With the chance to elect a brand new mayor for the first time in 12 years staring New Yorkers in the face, the vagaries of electoral politics with a mix of extreme weather-related concerns lead to an outsized focus on some minor issues. When it comes to transportation, we’ve seen candidates obsess about buses, and lately, ferries have garnered some headlines as well. Candidates and representatives just love to talk about ferry service.
Lately, two distinct ferry routes have taken center stage. One involves a current initiative to provide ferry service from the Rockaways to the isle of Manhattan. This route sprang up after Sandy cut off the peninsula’s subway connection, but it’s hardly a new idea. Time and time again, this ferry route has failed due to high operating costs and low ridership.

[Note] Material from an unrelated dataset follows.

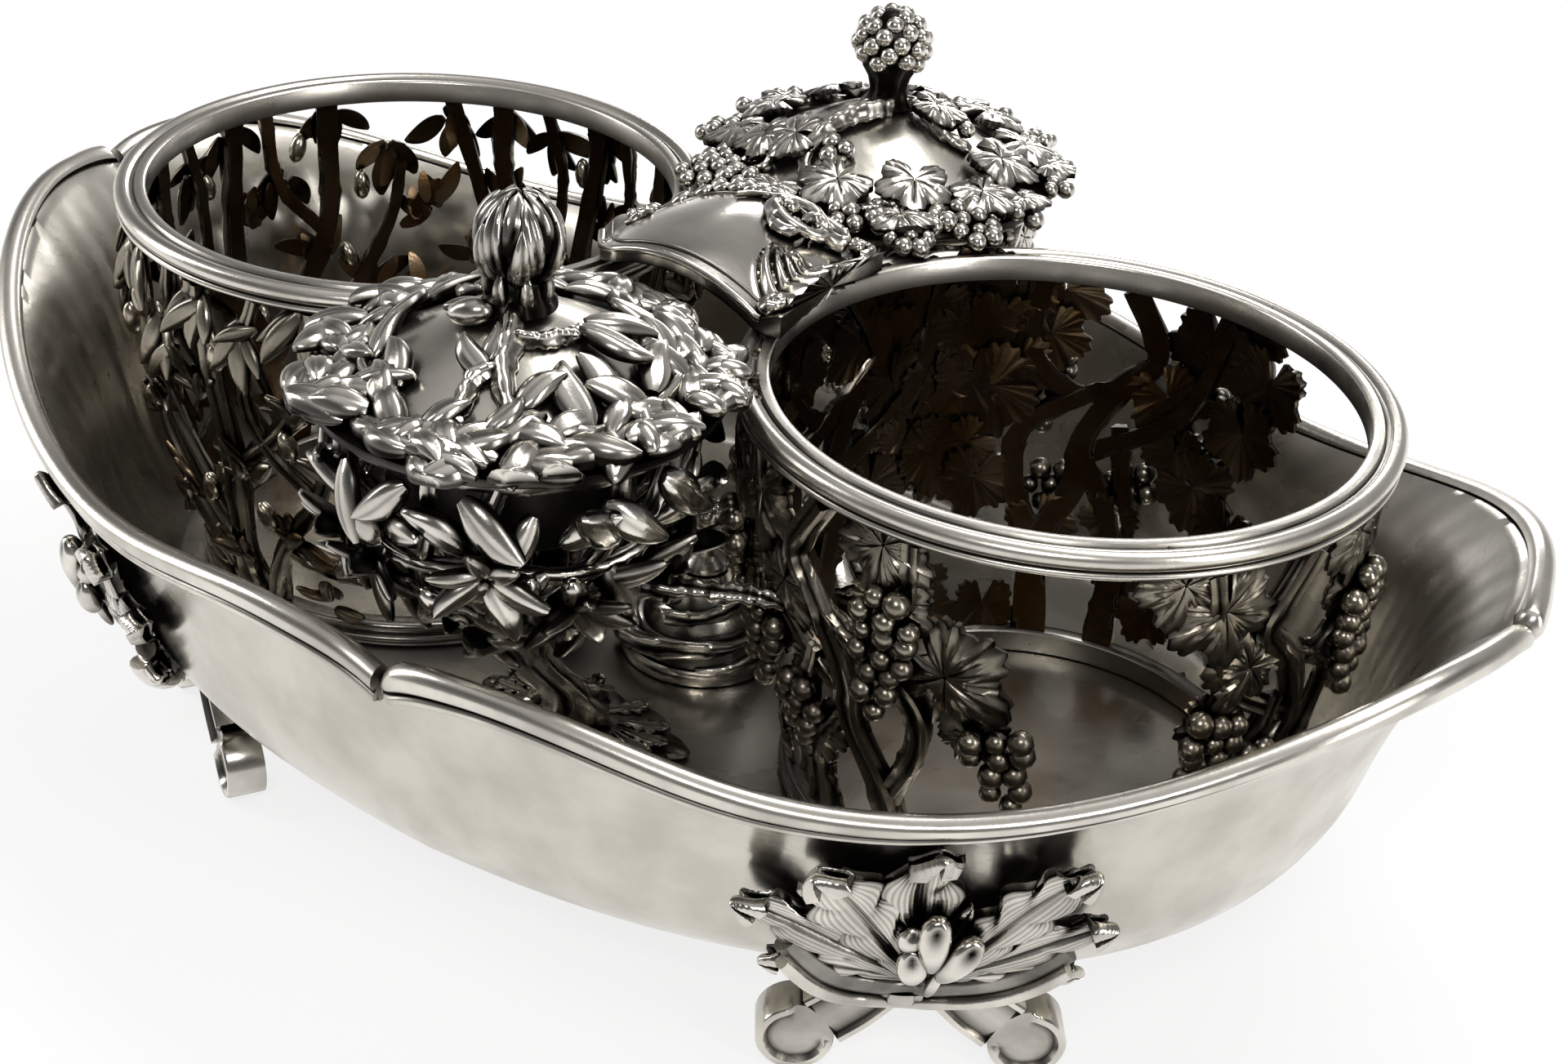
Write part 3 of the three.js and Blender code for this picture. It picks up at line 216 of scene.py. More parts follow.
# Sheet silver: rolled and planished, so broad soft reflections, hairlines and a faint satin bloom.
sheet_silver = silver("planished_sheet_silver", "#d9d4c9", 0.18, 0.3, 0.42, 1.8, 2.2, 0.12)
columns = np.arange(0, 360, 0.75)[None, :]
levels = np.concatenate([np.linspace(0, 0.3, 16), np.linspace(0.34, 1, 24)])[:, None]
outside = tray_wall(columns, levels)
# hammer marks: sines of 40 and 92 waves round the tray, at their deepest half way up the tips
hammered = np.sin(np.radians(40 * columns) + 3 * levels) + 0.6 * np.sin(np.radians(92 * columns) - 5 * levels)
hammered = hammered * np.exp(-((from_tip(columns) / 34) ** 2)) * np.sin(np.pi * levels)
inside = tray_wall(columns, levels, 1.8 + 0.26 * hammered, sheet)
# the floor: the wall's lowest rows drawn in to the middle
drawn_in = np.linspace(0.02, 0.97, 9)[:, None, None] * [1, 1, 0] + [0, 0, 1]
tray = np.concatenate([outside[:1] * drawn_in, outside, inside[::-1], (inside[:1] * drawn_in)[::-1]])
# painted dark reflections darken the inside in streaks and patches, and painted shade darkens the floor's underside
x, y, z = np.moveaxis(tray, -1, 0)
reflection_clouds = np.sin(0.14 * x + 1.3 * np.sin(0.11 * y)) + np.sin(0.17 * y + 1.7 * np.sin(0.09 * x))
reflection_streaks = np.sin(np.radians(31 * columns) + 2 * np.sin(0.1 * z)) + np.sin(np.radians(74 * columns))
plain, patches, streaks = (np.repeat(shares, [9, 40, 40, 9])[:, None] for shares in (
    [0.3, 0.03, 0.2, 0.3], [0, 0, 0.04, 0.2], [0, 0, 0.06, 0]))
make_piece("boat_tray", [skins(tray, np.maximum(0, plain + patches * reflection_clouds + streaks * reflection_streaks))], sheet_silver,
           ["tray"])

# Rim: four cast mouldings soldered over the sheet's edge, a thick round wire over a groove and a bead. Each starts
# at a notch with a swollen knuckle and ends in a straight mitre against the next one.
# Polished cast silver: burnished, so sharp bright reflections between thin black lines. Drawn silver: a long soft
# highlight with satin edges.
polished = silver("polished_cast_silver", "#e9e4da", 0.1, 0.2, 0.9, 2.6, 1.2, 0.12)
satin_wire = silver("satin_drawn_silver", "#e6e1d7", 0.19, 0.32, 0.8, 2.4, 1.2, 0.12)
wire_turn, bead_turn = np.radians(np.linspace(205, -38, 13)), np.radians(np.linspace(75, -80, 7))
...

The current service costs just $2 and has seen ridership of around 700 a day. It will be extended through Labor Day, but the city won’t say at what cost.
In the grand scheme of New York City spending, the $4 or $5 million spent on a stopgap measure designed to alleviate the stress of post-hurricane travel won’t make or break anything. It’s worrying to see the city stay mum on costs when ferry subsidies far outpace per-passenger spending on buses or subways. But if the Rockaway ferry is a short-term measure, that’s fine. Budget watchdogs and transit advocates can raise a stink if this goes on forever. That other ferry service, though, warrants more of a look.

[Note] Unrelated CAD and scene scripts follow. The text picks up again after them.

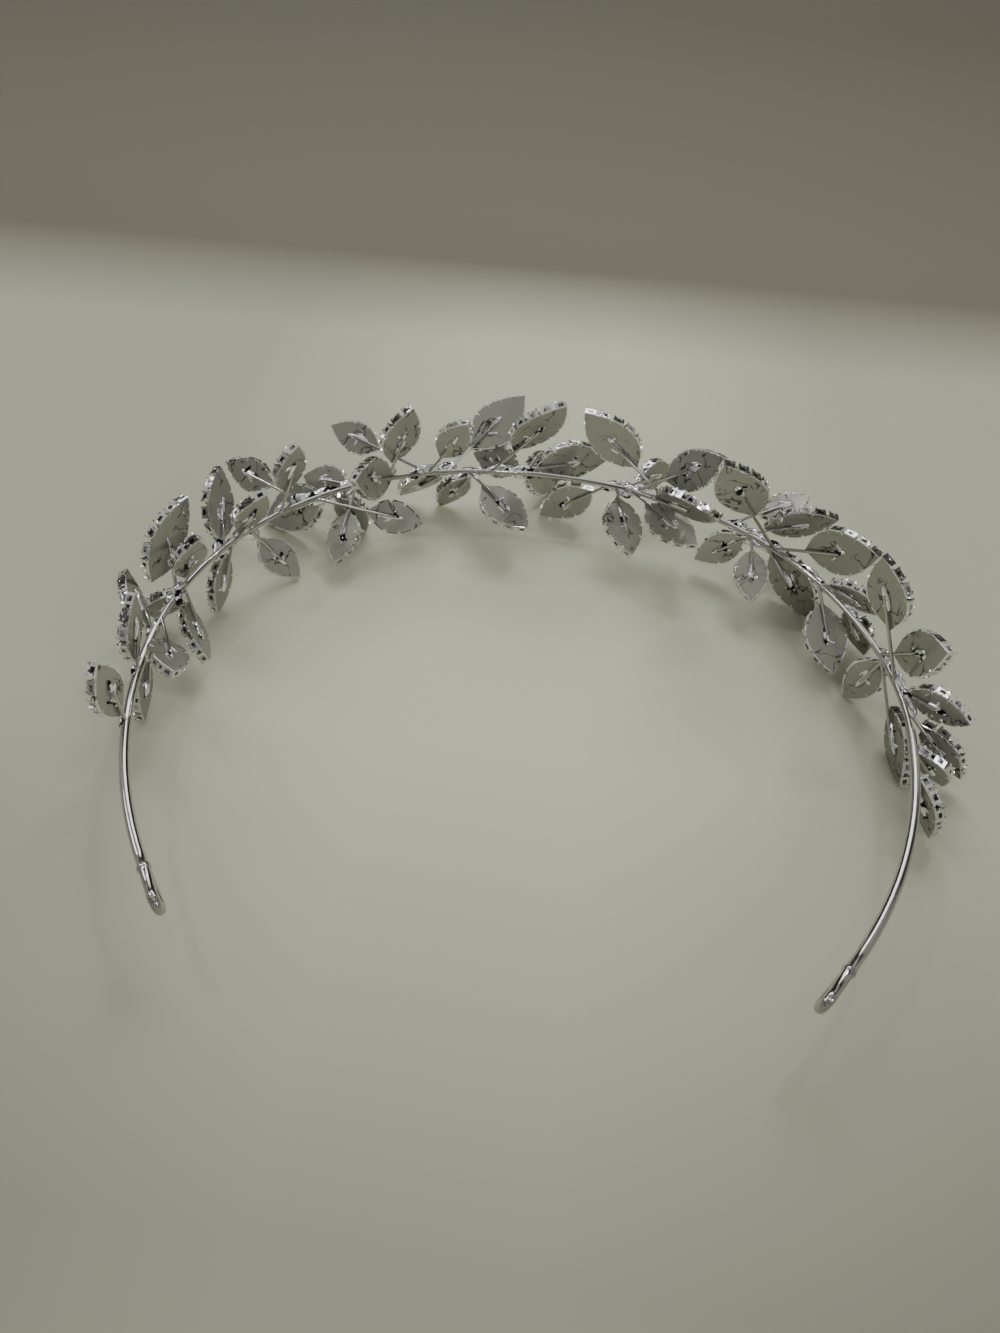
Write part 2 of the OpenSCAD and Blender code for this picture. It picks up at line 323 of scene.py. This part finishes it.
def cut_plate(outline, low, high, rounding, name):
    """A flat plate with the outline, from height low to height high, with softened edges."""
    bpy.ops.object.select_all(action="DESELECT")
    bpy.ops.mesh.primitive_circle_add(vertices=len(outline), radius=5 * mm, fill_type="NGON")
    plate = bpy.context.object
    for vertex, spot in zip(plate.data.vertices, outline):
        vertex.co = spot + Vector((0, 0, low))
    bpy.ops.object.mode_set(mode="EDIT")
    bpy.ops.mesh.select_all(action="SELECT")
    bpy.ops.mesh.extrude_region_move(TRANSFORM_OT_translate={"value": (0, 0, high - low)})
    bpy.ops.mesh.select_all(action="SELECT")
    bpy.ops.mesh.normals_make_consistent(inside=False)
    bpy.ops.object.mode_set(mode="OBJECT")
    edge = plate.modifiers.new("edge", "BEVEL")
    edge.width = rounding
    edge.segments = 2
    edge.limit_method = "ANGLE"
    edge.angle_limit = math.radians(60)
    bpy.ops.object.modifier_apply(modifier="edge")
    plate.data.materials.append(leaf_silver)
    plate.name = name
    return plate


def nicked_outline(size):
    """Edge of the plate: a bulge behind each cup and a nick between two cups."""
    last = cups_a_side[size]
    edge = []
    for cup in range(last + 1):
        middle = rim_at(size, cup)
        if cup == 0:
            edge += [Vector((floor_inset, 0, 0)), middle + Vector(base_bulge) * mm]
        elif cup == last:
            edge += [middle + Vector(tip_bulge) * mm,
                     Vector((size * leaf_length - floor_inset, 0, 0))]
        else:
            turned = Matrix.Rotation(cup_turn(size, cup), 3, "Z")
            for along, out in cup_bulge:
                edge.append(middle + turned @ Vector((along, out, 0)) * mm)
        if 0 < cup < last - 1:
            turned = Matrix.Rotation(cup_turn(size, cup + 0.5), 3, "Z")
            edge.append(rim_at(size, cup + 0.5) + turned @ Vector((0, nick_out, 0)) * mm)
    return edge + [Vector((p.x, -p.y, 0)) for p in reversed(edge[1:-1])]


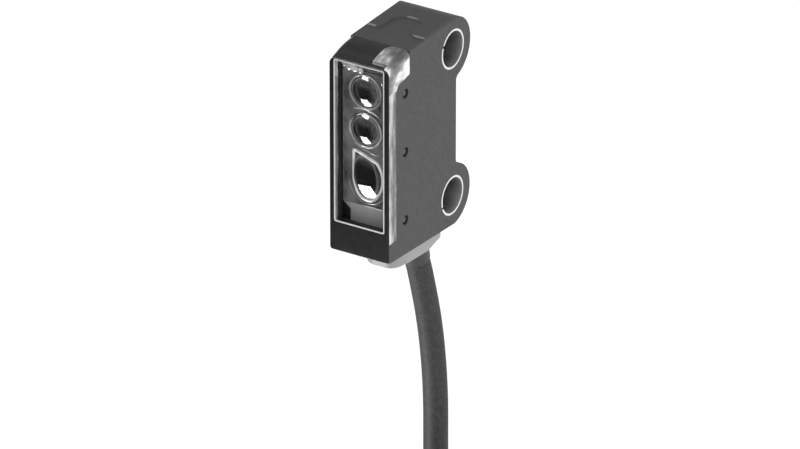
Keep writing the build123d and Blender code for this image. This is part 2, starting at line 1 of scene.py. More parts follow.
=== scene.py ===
"""The looks of the slim photoelectric sensor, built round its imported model.

Everything is in metres, in the frame of the model: +Z is up, the optical face looks along -Y,
and the origin is midway between the two mounting holes.
"""

import math

import bmesh
import bpy
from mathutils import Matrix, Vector


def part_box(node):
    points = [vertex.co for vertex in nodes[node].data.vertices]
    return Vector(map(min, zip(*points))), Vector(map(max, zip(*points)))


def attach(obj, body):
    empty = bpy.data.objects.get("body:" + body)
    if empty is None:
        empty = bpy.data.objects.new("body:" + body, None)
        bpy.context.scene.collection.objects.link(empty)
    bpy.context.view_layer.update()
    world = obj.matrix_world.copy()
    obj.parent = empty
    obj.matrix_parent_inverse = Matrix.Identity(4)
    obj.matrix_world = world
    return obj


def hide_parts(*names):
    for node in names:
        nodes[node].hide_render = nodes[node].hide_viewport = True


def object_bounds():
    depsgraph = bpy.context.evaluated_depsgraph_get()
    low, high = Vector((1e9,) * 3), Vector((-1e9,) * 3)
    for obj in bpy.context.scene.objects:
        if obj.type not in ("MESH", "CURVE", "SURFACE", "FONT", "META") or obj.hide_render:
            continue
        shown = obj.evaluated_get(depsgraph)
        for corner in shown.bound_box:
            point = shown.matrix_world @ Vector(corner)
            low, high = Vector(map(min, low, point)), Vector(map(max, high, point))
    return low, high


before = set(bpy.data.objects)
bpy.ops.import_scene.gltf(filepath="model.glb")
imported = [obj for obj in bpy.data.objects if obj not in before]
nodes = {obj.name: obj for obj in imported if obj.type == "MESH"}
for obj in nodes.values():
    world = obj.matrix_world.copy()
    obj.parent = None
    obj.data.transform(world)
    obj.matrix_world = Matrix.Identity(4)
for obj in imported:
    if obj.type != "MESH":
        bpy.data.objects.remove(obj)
cad_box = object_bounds()

MM = 0.001

# --- Sizes that the pieces below share ------------------------------------------------------
FACE_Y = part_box("front_mask")[0].y
PLATE_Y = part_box("lens_plate")[0].y + 0.12 * MM  # front of the lens plate behind its raised rims
UPPER_LENS = (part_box("receiver_lens_upper")[0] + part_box("receiver_lens_upper")[1]) / 2
LOWER_LENS = (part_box("receiver_lens_lower")[0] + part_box("receiver_lens_lower")[1]) / 2
LENS_RADIUS = 2.03 * MM
LENS_RISE = 0.45 * MM
PANE_HALF = 3.4 * MM
GUIDE_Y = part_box("light_guide")[0].y
HOLE_Z = (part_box("upper_bush")[0].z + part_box("upper_bush")[1].z) / 2
BORE_RADIUS = 2.2 * MM
HALF_WIDTH = 4.0 * MM
CORNER_Z = 9.2 * MM  # the window's clear indicator corner starts here
CORNER_SIZE = 4.0 * MM
SKIRT_DEPTH = 1.7 * MM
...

Staten Island residents and politicians are calling for expanded Staten Island ferry service, and they’re making a compelling case for it. With a slew of candidates scouring Staten Island for votes, the time may be ripe for a movement toward increased ferry service. In mid-May lawmakers issued a call for added overnight and off-peak service. Right now, ferries operate just once per hour overnight during the week and after 7 p.m. on Saturdays. This past week, the Staten Island Advance’s editorial board picked up the call:
The fact is that a lot of people rely on the ferry during off-peak hours to get them to overnight jobs or return from a night on the town or visiting friends or relatives. They live in the city that never sleeps too. The administration certainly wouldn’t stand for one-hour waits for subway riders in Manhattan or Brooklyn, no matter what the time of day. But it’s only Staten Island, after all, and the members of this administration, who call the Upper West Side or Park Slope and Cobble Hill home, figure Staten Islanders have little need for round-the-clock transportation. Besides, then too, in their eyes, the ferry is primarily a tourist attraction, not a necessary a critical transportation service for city residents…

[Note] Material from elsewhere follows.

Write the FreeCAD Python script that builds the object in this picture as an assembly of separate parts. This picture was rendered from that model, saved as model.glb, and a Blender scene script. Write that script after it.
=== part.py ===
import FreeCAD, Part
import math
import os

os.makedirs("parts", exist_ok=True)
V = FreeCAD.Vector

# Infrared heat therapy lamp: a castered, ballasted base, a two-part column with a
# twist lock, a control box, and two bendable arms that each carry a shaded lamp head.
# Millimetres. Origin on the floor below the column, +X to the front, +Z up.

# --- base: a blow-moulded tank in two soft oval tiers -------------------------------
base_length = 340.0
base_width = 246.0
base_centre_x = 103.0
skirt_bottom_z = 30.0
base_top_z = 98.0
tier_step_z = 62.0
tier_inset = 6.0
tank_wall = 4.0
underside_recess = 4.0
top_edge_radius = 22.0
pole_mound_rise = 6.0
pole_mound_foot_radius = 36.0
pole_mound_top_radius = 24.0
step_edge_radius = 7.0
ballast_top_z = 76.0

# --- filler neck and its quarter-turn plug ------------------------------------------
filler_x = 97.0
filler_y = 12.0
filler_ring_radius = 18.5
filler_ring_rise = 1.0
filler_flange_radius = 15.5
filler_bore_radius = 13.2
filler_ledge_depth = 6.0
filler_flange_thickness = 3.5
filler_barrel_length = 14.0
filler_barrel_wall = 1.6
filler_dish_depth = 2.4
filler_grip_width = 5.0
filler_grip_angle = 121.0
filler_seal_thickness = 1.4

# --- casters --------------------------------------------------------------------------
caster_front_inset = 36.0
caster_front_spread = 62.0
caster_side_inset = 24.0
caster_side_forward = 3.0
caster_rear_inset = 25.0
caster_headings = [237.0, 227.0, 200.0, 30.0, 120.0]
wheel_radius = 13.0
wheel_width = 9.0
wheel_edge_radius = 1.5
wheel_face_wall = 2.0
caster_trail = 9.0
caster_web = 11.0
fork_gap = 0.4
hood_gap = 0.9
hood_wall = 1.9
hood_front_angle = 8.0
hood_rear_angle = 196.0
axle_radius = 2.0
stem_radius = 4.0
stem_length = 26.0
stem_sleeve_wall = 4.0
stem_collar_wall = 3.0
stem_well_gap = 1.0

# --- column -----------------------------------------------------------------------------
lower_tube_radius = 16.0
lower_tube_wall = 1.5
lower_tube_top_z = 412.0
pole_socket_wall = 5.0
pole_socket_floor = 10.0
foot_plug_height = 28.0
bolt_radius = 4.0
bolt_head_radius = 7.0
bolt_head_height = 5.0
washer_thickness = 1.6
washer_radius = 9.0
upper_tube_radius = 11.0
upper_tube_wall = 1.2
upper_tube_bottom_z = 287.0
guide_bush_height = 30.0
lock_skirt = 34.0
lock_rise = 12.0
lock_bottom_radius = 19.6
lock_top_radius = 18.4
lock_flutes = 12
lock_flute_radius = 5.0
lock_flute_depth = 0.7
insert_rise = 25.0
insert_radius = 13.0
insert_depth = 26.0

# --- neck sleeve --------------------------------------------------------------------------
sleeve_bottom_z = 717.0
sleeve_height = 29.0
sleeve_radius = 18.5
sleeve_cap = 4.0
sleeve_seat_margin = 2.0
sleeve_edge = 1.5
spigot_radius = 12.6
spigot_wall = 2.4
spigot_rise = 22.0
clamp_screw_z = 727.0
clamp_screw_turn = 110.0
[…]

Another provision of the compromise back in 2004 was that the DOT had to conduct studies of ferry ridership and provide them to the Council. [Assistant DOT Commissioner Kate] Slevin cited low off-peak ridership at several points but couldn’t provide any data. Perhaps the fact that there are a surprisingly high number of people who take the ferry after 7 p.m. on Saturday and Sunday and even after midnight on weekdays explains the DOT’s reluctance to provide the Council with a more thorough ridership analysis. DOT doesn’t want to know how many off-peak riders there really are.
But again, that’s not the point. People should not be stranded in a waiting room for an hour in the self-anointed “greatest city in the world.” All New Yorkers should be able to access adequate, reliable mass transit services from one borough to another. On Staten Island, with no subway, that’s the ferry.
The 2004 compromise mentioned by the paper involved an agreement between the Mayor’s Office and the City Council to increase peak-hour and daytime service while maintaining hour-long headways at night. The City Council had asked for service every 30 minutes, but the Mayor threatening to bring a costly suit to maintain service levels at every 60 minutes. The agreement rested on ridership levels that DOT is hesitant to release.
I certainly feel more frequent ferry service would behoove the city as a whole, and the mayor is pushing forward on a plan to bring a 625-foot-tall ferris wheel and giant shopping mall to within steps of the ferry terminal. Such attractions scream out for more frequent ferry service.
But let’s propose something else: Why not put this effort into some serious planning for a Staten Island subway connection — and one that would obviate the need for any ferry service? As it stands today, the city invests $108 million annually into ferry service. The initial capital costs for a subway to the ferry terminal would probably run upwards of $5 billion — or 50 years of ferry subsidies — but subway service would generate revenue. Fares would be collected, and the one-seat, high-speed connection would lead to an increase in property value and tax revenue for the city too. A more rigorous study for the ridership and cost projections could boost this argument, but you see where I’m going with it.
New York City has such a tenuous relationship with its waterfront due to years of development patterns that prioritized heavy industry and cars over people and job centers, but ferries still have their roles to play. It seems that Staten Island needs more frequent ferry service. With the increased attention over the next few months on what is often a forgotten borough when it comes to transportation, perhaps now the stars will align for a few more boats.